«Rouge est la nuit»: la mort en direct

L’exotisme est encore à la mode malgré ce rejet de plus en plus répandu de tout ce qui vient d’ailleurs : heureusement. Ainsi, le simple fait de voir apparaître un polar japonais sur mon bureau — au moment même où se tenait le G20 à Osaka — m’a donné l’envie d’aller vérifier comment peut se décliner le côté sombre d’un monde que la majorité d’entre nous s’imagine à peine.
Surtout que ce n’est que le premier d’une série de livres vendus à plus de quatre millions d’exemplaires, adaptés à la télé et au cinéma. Plongeons donc…
Un portrait peu flatteur
Nous sommes à Tokyo, au Commissariat central, au milieu d’une série de luttes de pouvoir et de codes de comportement qui peuvent sembler aussi compliqués qu’inutiles à nos yeux d’Occidentaux. D’autant plus que le personnage central, la lieutenante Reiko Himekawa, est la seule figure féminine dans une mer de machos plus ou moins affirmés. Mais voilà qu’un crime atroce est commis… et que Reiko comprend plus vite que les autres comment les choses se sont passées : ses collègues lui en feront insidieusement payer le prix.

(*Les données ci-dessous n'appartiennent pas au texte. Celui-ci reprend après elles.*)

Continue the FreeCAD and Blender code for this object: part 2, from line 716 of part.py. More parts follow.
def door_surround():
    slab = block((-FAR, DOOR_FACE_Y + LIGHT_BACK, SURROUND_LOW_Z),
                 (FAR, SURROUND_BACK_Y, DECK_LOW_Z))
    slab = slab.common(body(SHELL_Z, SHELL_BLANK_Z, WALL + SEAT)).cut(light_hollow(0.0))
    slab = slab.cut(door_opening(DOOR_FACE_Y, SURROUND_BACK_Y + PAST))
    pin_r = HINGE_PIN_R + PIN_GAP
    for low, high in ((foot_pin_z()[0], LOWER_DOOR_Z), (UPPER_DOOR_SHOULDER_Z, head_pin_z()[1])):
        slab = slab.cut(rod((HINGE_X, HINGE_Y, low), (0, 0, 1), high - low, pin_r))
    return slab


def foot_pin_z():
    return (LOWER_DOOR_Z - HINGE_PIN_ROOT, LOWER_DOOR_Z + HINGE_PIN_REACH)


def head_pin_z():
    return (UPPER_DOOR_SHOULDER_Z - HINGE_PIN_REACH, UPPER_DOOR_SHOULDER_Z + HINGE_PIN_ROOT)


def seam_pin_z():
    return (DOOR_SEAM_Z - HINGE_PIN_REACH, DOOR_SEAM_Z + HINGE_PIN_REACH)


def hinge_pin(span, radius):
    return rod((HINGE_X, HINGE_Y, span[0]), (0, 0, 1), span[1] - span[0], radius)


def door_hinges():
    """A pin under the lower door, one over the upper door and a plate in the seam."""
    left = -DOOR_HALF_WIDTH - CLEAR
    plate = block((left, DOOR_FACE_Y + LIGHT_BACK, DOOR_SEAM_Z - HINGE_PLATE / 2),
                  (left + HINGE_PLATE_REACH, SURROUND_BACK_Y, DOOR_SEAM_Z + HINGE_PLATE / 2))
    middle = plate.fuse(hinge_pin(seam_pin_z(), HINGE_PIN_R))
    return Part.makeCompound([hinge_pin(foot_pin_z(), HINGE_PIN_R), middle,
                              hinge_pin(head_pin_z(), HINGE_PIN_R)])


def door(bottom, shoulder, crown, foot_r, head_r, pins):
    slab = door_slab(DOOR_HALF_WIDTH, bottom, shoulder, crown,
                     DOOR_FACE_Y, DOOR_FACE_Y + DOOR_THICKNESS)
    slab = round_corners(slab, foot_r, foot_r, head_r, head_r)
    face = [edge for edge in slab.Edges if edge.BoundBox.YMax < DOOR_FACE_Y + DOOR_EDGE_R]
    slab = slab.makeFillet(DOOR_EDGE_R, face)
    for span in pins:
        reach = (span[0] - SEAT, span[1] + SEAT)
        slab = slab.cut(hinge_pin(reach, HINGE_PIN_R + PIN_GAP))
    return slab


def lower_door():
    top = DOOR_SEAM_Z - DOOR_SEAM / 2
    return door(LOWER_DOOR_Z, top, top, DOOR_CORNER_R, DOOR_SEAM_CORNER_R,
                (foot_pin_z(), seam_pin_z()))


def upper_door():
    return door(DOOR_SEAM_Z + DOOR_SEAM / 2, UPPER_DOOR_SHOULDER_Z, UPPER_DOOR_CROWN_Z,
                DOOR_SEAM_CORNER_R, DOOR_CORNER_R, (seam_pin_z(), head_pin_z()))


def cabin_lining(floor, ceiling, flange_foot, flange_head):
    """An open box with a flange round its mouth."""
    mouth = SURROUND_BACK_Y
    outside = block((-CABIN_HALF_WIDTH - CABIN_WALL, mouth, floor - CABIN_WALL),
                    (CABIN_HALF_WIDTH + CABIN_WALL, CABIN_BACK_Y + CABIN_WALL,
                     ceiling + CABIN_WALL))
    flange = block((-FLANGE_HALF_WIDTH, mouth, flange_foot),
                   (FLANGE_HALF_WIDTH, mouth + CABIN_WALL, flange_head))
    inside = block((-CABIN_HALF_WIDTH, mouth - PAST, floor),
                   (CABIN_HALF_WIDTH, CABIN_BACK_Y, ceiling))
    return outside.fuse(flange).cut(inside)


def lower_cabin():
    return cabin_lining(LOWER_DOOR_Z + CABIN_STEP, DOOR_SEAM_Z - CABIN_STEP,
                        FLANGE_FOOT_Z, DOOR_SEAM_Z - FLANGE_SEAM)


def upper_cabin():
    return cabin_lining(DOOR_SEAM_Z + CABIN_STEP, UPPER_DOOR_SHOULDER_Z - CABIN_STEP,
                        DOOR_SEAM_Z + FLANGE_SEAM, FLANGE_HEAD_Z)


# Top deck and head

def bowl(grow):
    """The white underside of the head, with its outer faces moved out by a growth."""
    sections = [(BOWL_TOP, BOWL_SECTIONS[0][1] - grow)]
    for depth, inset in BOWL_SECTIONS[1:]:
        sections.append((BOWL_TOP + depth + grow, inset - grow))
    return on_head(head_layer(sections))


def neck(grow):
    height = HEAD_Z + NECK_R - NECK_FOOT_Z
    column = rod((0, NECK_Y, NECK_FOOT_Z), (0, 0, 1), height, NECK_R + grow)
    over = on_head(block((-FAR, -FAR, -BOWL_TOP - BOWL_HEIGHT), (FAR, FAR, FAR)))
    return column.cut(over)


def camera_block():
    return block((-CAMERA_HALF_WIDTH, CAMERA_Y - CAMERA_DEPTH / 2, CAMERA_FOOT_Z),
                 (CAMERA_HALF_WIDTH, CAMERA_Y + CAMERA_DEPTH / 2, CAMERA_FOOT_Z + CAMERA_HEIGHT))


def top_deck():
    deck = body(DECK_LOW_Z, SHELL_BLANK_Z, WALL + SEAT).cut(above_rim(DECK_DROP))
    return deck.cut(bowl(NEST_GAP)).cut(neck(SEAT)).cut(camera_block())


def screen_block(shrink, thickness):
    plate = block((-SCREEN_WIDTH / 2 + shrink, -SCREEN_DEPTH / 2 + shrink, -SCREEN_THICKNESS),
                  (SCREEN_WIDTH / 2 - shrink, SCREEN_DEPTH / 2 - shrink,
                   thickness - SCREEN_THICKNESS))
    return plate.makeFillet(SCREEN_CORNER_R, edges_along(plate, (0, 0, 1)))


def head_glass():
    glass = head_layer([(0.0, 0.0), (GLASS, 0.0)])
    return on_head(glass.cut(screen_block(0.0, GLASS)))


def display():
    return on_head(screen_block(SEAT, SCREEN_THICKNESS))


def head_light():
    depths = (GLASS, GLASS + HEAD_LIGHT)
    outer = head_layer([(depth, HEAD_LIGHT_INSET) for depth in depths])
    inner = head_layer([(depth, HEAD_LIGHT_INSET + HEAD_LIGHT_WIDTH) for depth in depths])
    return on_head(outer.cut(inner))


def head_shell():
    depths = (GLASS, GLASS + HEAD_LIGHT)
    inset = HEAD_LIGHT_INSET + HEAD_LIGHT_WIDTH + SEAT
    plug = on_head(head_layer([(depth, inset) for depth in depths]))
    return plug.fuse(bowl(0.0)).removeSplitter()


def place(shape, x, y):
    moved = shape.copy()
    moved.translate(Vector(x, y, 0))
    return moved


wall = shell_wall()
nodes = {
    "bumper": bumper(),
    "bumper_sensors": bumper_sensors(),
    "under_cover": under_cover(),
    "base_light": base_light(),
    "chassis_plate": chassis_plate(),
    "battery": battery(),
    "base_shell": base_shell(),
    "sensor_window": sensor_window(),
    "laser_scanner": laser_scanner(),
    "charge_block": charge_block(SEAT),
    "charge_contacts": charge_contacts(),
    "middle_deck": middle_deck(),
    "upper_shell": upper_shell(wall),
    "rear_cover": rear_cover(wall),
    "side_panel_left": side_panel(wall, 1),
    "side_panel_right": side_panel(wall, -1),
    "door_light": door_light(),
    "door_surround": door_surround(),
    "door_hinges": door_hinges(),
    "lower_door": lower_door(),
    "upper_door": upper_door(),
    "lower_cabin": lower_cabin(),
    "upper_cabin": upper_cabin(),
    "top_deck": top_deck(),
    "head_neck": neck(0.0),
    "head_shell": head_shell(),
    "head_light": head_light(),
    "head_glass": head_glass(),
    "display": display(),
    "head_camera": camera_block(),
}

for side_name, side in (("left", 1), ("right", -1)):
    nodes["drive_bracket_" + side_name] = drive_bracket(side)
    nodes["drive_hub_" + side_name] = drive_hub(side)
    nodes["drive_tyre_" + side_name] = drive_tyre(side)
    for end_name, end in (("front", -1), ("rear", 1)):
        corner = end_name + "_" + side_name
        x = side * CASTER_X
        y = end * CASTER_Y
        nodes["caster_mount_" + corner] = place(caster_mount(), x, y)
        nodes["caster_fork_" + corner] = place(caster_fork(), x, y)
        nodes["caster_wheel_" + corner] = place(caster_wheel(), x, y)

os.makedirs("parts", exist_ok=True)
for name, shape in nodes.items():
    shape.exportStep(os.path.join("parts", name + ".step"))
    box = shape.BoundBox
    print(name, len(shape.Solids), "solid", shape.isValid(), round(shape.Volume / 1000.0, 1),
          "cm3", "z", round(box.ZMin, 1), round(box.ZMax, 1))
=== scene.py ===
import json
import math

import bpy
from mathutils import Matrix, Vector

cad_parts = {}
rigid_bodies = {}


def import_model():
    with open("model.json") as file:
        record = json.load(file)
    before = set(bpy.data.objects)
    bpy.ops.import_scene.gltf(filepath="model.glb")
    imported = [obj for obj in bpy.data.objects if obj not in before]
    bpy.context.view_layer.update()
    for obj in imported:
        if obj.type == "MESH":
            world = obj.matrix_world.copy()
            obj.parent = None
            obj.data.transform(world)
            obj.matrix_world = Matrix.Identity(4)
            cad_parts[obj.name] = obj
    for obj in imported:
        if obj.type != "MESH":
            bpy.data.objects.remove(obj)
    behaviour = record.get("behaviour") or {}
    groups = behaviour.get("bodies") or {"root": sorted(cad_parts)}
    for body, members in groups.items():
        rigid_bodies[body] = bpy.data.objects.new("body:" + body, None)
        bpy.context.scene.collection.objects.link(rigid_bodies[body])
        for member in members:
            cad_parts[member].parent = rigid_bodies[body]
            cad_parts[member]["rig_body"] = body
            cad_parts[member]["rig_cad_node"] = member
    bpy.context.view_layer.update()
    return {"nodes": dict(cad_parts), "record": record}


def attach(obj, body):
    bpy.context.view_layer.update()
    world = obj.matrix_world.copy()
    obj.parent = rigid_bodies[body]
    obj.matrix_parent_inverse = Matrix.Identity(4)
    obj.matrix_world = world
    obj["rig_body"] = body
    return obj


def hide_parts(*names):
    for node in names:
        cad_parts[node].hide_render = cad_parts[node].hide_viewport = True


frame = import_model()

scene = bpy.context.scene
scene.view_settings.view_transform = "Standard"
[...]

Pourtant, l’enquête débloque grâce à elle. Ce qui semblait, au départ, un crime violent de plus prendra des proportions absolument gigantesques. La police de Tokyo se retrouve bientôt avec onze cadavres sur les bras, tous immergés dans un étang, enveloppés dans des bâches bleues et affligés du même type de blessures indiquant que les victimes ont été torturées. Les policiers, qui se moquaient des intuitions délirantes de leur collègue, tentent maintenant de remonter la piste, sans véritable résultat. Jusqu’à ce que Reiko et son équipe arrivent encore une fois avec une percée majeure…
Aussi incroyable que cela puisse paraître, elle découvre qu’une organisation clandestine propose d’assister, dans une petite salle de spectacles désaffectée, à des mises à mort en direct sur le modèle des snuff movies. Reiko perdra un des membres de son équipe dans l’aventure et passera tout près, elle aussi, de rester sur le carreau avant que l’affaire soit résolue.

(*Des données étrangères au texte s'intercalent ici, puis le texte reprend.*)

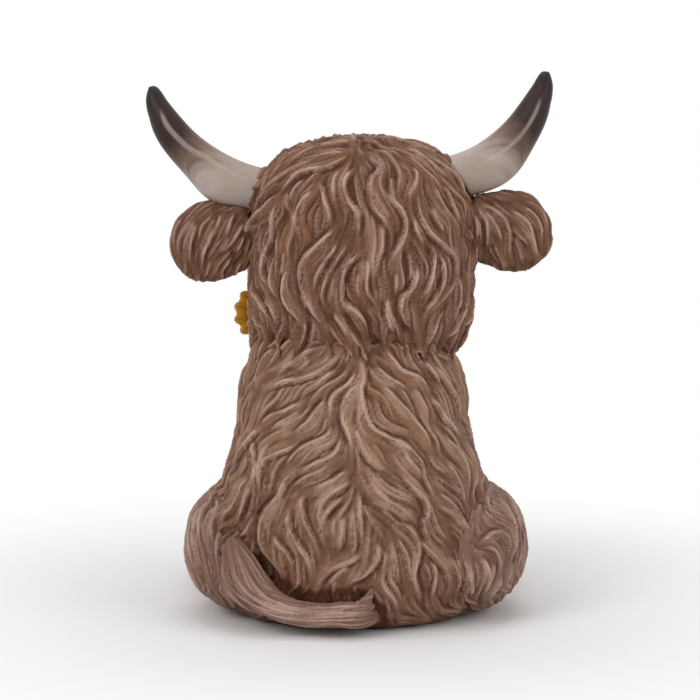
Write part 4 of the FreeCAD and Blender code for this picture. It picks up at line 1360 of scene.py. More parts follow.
def seam_lock(inner: str, outer: str, radius: float, inset: float) -> Lock:
    """A roll of hair along the line where one node comes out of another.

    Args:
        inner: The node that comes out.
        outer: The node that it comes out of.
        radius: How thick the roll is.
        inset: How far its middle lies under the skin.

    Returns:
        The roll, once round.
    """
    skins = node_surface(inner), node_surface(outer)
    places = []
    outs = []
    for name, other in ((inner, skins[1]), (outer, skins[0])):
        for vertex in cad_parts[name].data.vertices:
            place = vertex.co / MM
            near, normal, _, _ = other.find_nearest(place, SEAM.reach)
            if near is None or place.z < SEAM.lowest:
                continue
            out = vertex.normal + normal
            if out.length < SEAM.least_bend:
                continue
            out.normalize()
            start = place + out * SEAM.rise
            if all(skin.ray_cast(start, out, SEAM.sight)[0] is None for skin in skins):
                places.append(tuple(place))
                outs.append(tuple(out))
    cloud = np.array(places)
    middle = (cloud.min(axis=0) + cloud.max(axis=0)) / 2
    across, along, _ = np.linalg.svd(cloud - cloud.mean(axis=0), full_matrices=False)[2]
    turns = np.arctan2((cloud - middle) @ along, (cloud - middle) @ across)
    bins = np.floor((turns / (2 * math.pi) + 0.5) * SEAM.steps).astype(int) % SEAM.steps
    line = []
    for step in range(SEAM.steps):
        chosen = bins == step
        if chosen.any():
            out = Vector(np.array(outs)[chosen].mean(axis=0)).normalized()
            line.append(Vector(cloud[chosen].mean(axis=0)) - out * inset)
    line += line[:2]
    return Lock(tuple(line), (radius,) * len(line))


def traced_lock(surface: BVHTree, radius: float, path: Sequence[Pixel],
                stand: tuple[float, float], tip: float) -> Lock:
    """A lock laid on a surface where the photograph shows it.

    Args:
        surface: What it lies on.
        radius: How thick its root is.
        path: Its way in the photograph's pixels.
        stand: How far its middle stands off at root and tip, in shares of the radius.
        tip: The share of its thickness that is left at its tip.

    Returns:
        The lock.
    """
    places = []
    radii = []
    for number, pixel in enumerate(path):
        way = CAMERA.ray(pixel)
        place, normal, _, _ = surface.ray_cast(EYE, way)
        if place is None:
            place, normal, _, _ = surface.find_nearest(EYE + way * (-EYE.y / way.y))
        share = number / (len(path) - 1)
        out = (stand[0] + (stand[1] - stand[0]) * share) * radius
        places.append(place + (normal - way).normalized() * out)
        radii.append(radius * (1 - (1 - tip) * share**LOCK_TAPER))
    return Lock(tuple(places), tuple(radii))


def traced_locks(traced: Sequence[Trace], under: Sequence[str],
                 stand: tuple[float, float] = (-0.5, 0.35), tip: float = 0.25) -> tuple[Lock, ...]:
    """Locks laid on some nodes where the photograph shows them.

    Args:
        traced: Each lock's root radius and its way in pixels.
        under: The nodes that they lie on.
        stand: How far they stand off at root and tip, in shares of the radius.
        tip: The share of their thickness that is left at their tips.

    Returns:
        The locks.
    """
    surface = node_surface(*under)
    return tuple(traced_lock(surface, radius, path, stand, tip) for radius, *path in traced)


def make_locks(locks: Sequence[Lock]) -> Piece:
    """One mesh of round tapered locks.

    Args:
        locks: The locks, in millimetres.

    Returns:
        The mesh, in metres.
    """
    data = bpy.data.curves.new("locks", "CURVE")
    data.dimensions = "3D"
    data.bevel_depth = MM
    data.bevel_resolution = 3
    data.resolution_u = 5
    data.use_fill_caps = True
    for lock in locks:
        line = data.splines.new("NURBS")
        line.points.add(len(lock.path) - 1)
        line.use_endpoint_u = True
        line.order_u = min(4, len(lock.path))
        for point, place, radius in zip(line.points, lock.path, lock.radii):
            point.co = (*(place * MM), 1.0)
            point.radius = radius
    piece = bpy.data.objects.new("locks", data)
    bpy.context.scene.collection.objects.link(piece)
    choose(piece)
    bpy.ops.object.convert(target="MESH")
    return bpy.context.view_layer.objects.active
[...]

Cette histoire sordide comporte des passages d’une grande cruauté, aussi bien vous prévenir tout de suite. Certains personnages, inspecteurs de haut rang ou simples recrues, fonctionnent aussi selon une morale fort discutable, sans parler de leurs comportements machistes, pour ne pas dire fascistes. Si c’est là un portrait qui se rapproche de la réalité japonaise, il est plutôt désolant et très peu flatteur pour les forces de l’ordre.

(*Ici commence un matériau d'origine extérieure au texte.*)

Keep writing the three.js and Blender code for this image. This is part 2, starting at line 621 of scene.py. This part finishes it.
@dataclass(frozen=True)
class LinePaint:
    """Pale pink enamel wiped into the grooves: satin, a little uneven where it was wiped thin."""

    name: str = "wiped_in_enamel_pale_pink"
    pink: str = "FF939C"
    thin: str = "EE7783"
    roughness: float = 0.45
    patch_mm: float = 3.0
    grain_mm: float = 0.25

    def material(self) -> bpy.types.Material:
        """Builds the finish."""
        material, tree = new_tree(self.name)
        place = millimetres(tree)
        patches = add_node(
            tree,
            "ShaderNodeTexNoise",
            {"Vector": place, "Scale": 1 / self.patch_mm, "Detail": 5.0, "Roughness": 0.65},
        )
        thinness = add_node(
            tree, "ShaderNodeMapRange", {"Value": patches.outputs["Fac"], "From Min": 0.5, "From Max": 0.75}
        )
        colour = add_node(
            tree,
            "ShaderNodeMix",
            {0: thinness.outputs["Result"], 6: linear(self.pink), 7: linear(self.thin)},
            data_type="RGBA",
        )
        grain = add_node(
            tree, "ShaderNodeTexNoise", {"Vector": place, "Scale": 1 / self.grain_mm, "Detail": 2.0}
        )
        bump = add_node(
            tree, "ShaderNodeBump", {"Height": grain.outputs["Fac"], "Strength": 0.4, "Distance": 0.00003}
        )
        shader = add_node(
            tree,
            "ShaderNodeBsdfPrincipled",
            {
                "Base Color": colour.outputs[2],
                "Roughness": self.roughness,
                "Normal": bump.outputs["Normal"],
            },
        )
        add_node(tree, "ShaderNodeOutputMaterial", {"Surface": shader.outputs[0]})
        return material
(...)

Dans les faits, Reiko apparaît comme le seul personnage vraiment intéressant au milieu d’une majorité de collègues oscillant entre le débile léger ou l’arriviste corrompu. L’intrigue, par contre, s’épaissit à mesure que l’on s’approche du dénouement, et le lecteur — qui en sait plus que les policiers — ne pourra bientôt plus décrocher. Peut-être Reiko parviendra-t-elle, dans ses prochaines enquêtes, à tirer tout cela vers le haut…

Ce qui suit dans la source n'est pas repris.